Driving a hybrid

What to expect behind the wheel

It’s natural to feel some apprehension towards buying an electrified vehicles (xEV). After all, with their unique powertrain, dual power sources, and larger amount of electronics, it’s easy for any motorist to feel daunted about making the switch.

As such, we’re here to tell you that there’s very little to worry about. In fact, there’s barely any adjustment needed as they’re designed to operate and run almost exactly like a conventional combustion vehicle. In this article, we’ll run you through how they work.

How does it work?

Hybrids use a combination of a gasoline engine and electric motor for power. In a normal car, an engine is needed to move it forward and power all of the car's accessories. In the hybrid's case, either motor or both simultaneously can be used to do the same. In addition, any excess power is stored in on-board batteries to be used by the electric motor later.

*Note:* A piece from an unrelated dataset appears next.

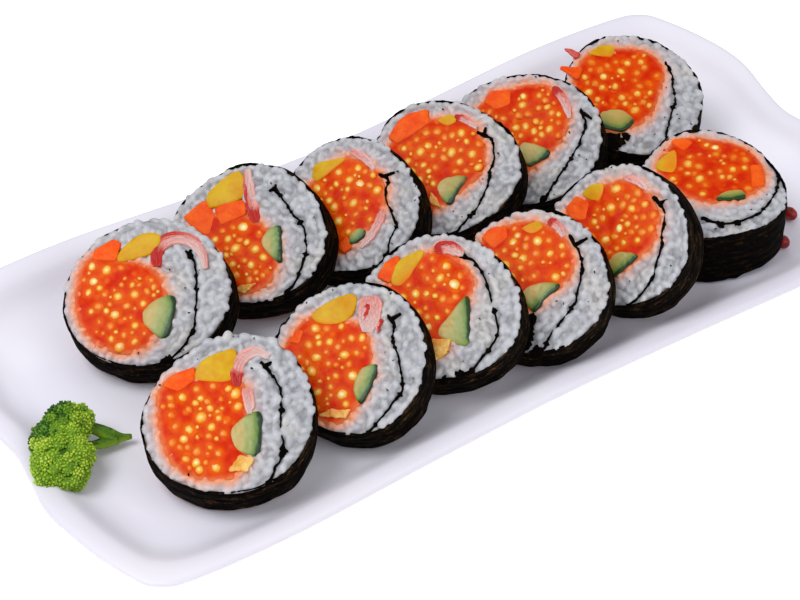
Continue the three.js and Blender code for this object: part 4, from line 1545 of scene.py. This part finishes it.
    def _seaweed(self) -> None:
        """The outer wrap and the sheet that is rolled in."""
        parts = [self._wrap()]
        parts += [self._rolled_sheet(number, *branch) for number, branch in enumerate(self.branches)]
        # Knots of sheet in the gaps, which also stand in for the shade there.
        parts += [self._blot(number, *gap) for number, gap in enumerate(self.form.gaps)]
        parts.append(self._crumbs())
        for number, part in enumerate(parts):
            # Painted sheen: on the wrap as the slice says, faint on the other parts.
            mark(part, "worn", self.sheet_worn if number else self.form.worn)
            mark(part, "flow", corners_of(part) / MM * (0.2, 0.2, 1.0))
            self._to_place(part)
        self._keep(join(f"{self.form.name}_seaweed", *parts), "seaweed", self.palette.seaweed)

    def _wrap(self) -> Piece:
        """A thin closed band round the rice, with ridges along it and uneven edges."""
        rng = self.rng
        angles, reach = self._outline(200)
        top = self._wrap_edge(angles) + 0.45 * waves(angles, rng, (3, 7, 13, 29, 41, 67))
        reach = reach + 0.18 * waves(angles, rng, (4, 7, 11, 17))
        bottom = -self.form.thick + 0.4 + 0.3 * waves(angles, rng, (4, 9, 17, 31))
        ridges = [
            (rng.integers(1, 9), rng.choice((-1, 1)) * rng.uniform(0.9, 3.0), rng.uniform(0, 6.3))
            for _ in range(self.wrap_ridges)
        ]
        outer, inner = [], []
        for share in np.linspace(0, 1, self.wrap_rows):
            z = bottom + (top.clip(None, -0.4) - bottom) * share
            relief = sum(np.cos(count * angles + rate * z + start) for count, rate, start in ridges)
            belly = 0.3 * math.sin(math.pi * share) - 0.2
            far = reach + belly + (0.07 * relief).clip(-0.3, 0.4)
            far = far - self.bulge * self._downhill(angles) * share**4
            outer.append(np.column_stack([ways(angles) * far[:, None], z]))
            inner.append(np.column_stack([ways(angles) * (far - self.wrap_thick)[:, None], z]))
        return loft(f"{self.form.name}_wrap", [*outer, *inner[::-3]], Ends.JOINED)

    def _crumbs(self) -> Piece:
        """A few crumbs of sheet stuck to the rice."""
        rng = self.rng
        places, _, _ = self._rice_places()
        places = places[rng.choice(len(places), self.crumb_count, replace=False)]
        count = len(places)
        spots = self._on_face(places, rng.uniform(-0.25, 0.0, count))
        size = rng.uniform(*self.crumb_half, (count, 3)) * (1.2, 0.7, 0.6)
        frames = turns(rng.uniform(0, 6.3, count), 2) * size[:, None, :] * MM
        return scatter(f"{self.form.name}_crumbs", [ball_shape(1)], frames, spots * MM)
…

It may sound confusing but they're much simpler in operation. The car's intelligent power management computer constantly monitors the vehicle's speed and power consumption, determining on its own if it needs the gasoline engine, the electric motor, the batteries or both for a particular situation. There's even a display in the vehicle that tells the driver which power source is producing power and where it's going. The result is continuous and seamless transition between the two, leaving the driver with little to worry about but the road ahead.

Geared towards efficiency

Everything about the car is designed to be fuel efficient. Hybrids typically use continuously variable transmissions to make the most out of the least amount of power. Because the onboard batteries tend to weigh a vehicle down, some of these cars are built with a large proportion of lightweight steel and aluminum. Some even sport highly aerodynamic designs to further reduce wind drag. Others go as far as equipping light alloy wheels and low resistance tires. In the fuel efficiency game, every little drop saved counts.

How they feel

The hybrid feeling starts with a press of the Start button. There's no cranking and rumble, not even any vibration; just the sight of the digital dashboard turning on and screens coming to life. You may not hear any engine cranking, but rest assured that the vehicle is already on. It's just waiting for you to put the car in gear and step on the throttle. If you roll off slowly, it might just decide to run on battery power initially. In the energy usage display, you'll likely see arrows coming from the battery, moving towards the wheels.

With more pressure on the throttle, the vehicle may decide to start the combustion engine, you'll feel a slight shake. That's the engine coming on. At this point the screen displays an arrow from the engine towards the wheels. A few arrows may point to the battery too, indicating that the engine is also charging the battery with the excess power.

If you decide to bury your foot a little further, the teamwork begins. The familiar rev of an engine makes itself heard. Arrows from both the engine and battery are now pointed at the wheels. This means the engine is getting a boost from the electric motor, and the surge of torque should move the car forward faster than you expect.

Naturally, you'll want to step on the brakes. This triggers the car's regenerative braking system. Arrows will begin to move from the wheels towards the batteries. As you slow down, the engine quietly shuts off and the car coasts on the momentum it has built up, recharging the batteries that power the rest of the car's systems like air conditioning, entertainment, lights and even the wipers. All that power management was done just by varying the pressure on the gas pedal. No other driver input necessary.

Unique abilities

Naturally, having two engines has its advantages. Should you run out of battery, the vehicle will switch its engine on and rely on fossil fuel power until you can get to a gas station.

You also have the option to switch to pure electric mode, often called “EV” or “Battery” mode, allowing the car to use up the stored charge while keeping the engine off. This usually only works when there is at least 50% charge in the battery. When in that mode, these cars are extremely quiet. Some pedestrians might not even be aware you’re there, because they don't hear the usual engine noise, so exercise caution. Once the charge is used up, the gasoline engine will turn on, recharging the batteries as it goes.

The savings

On a typical drive, the vehicle will continue to do this juggling act, even without you noticing. By automatically alternating between gasoline and electric power, it reduces fuel wasted while slowing down and idling. The results can be pretty surprising; returning 10-16 km/L on a typically heavy traffic drive. With some concerted effort (intently watching the energy meter every other second), you can even go higher.

It may sound like pretty intimidating technology, but hybrids these days are designed to be as familiar and user-friendly as possible. Other than the lack of engine noise, it feels exactly like a regular car. It drives almost the same (just feels a bit heavier), occupies the same space on the road and saves even more fuel. Their 'ordinary-ness' may burst the bubble of those who were hoping to step into the Starship Enterprise, yet this familiarity is the whole point. It's to invite us into this first step toward a cleaner motoring future.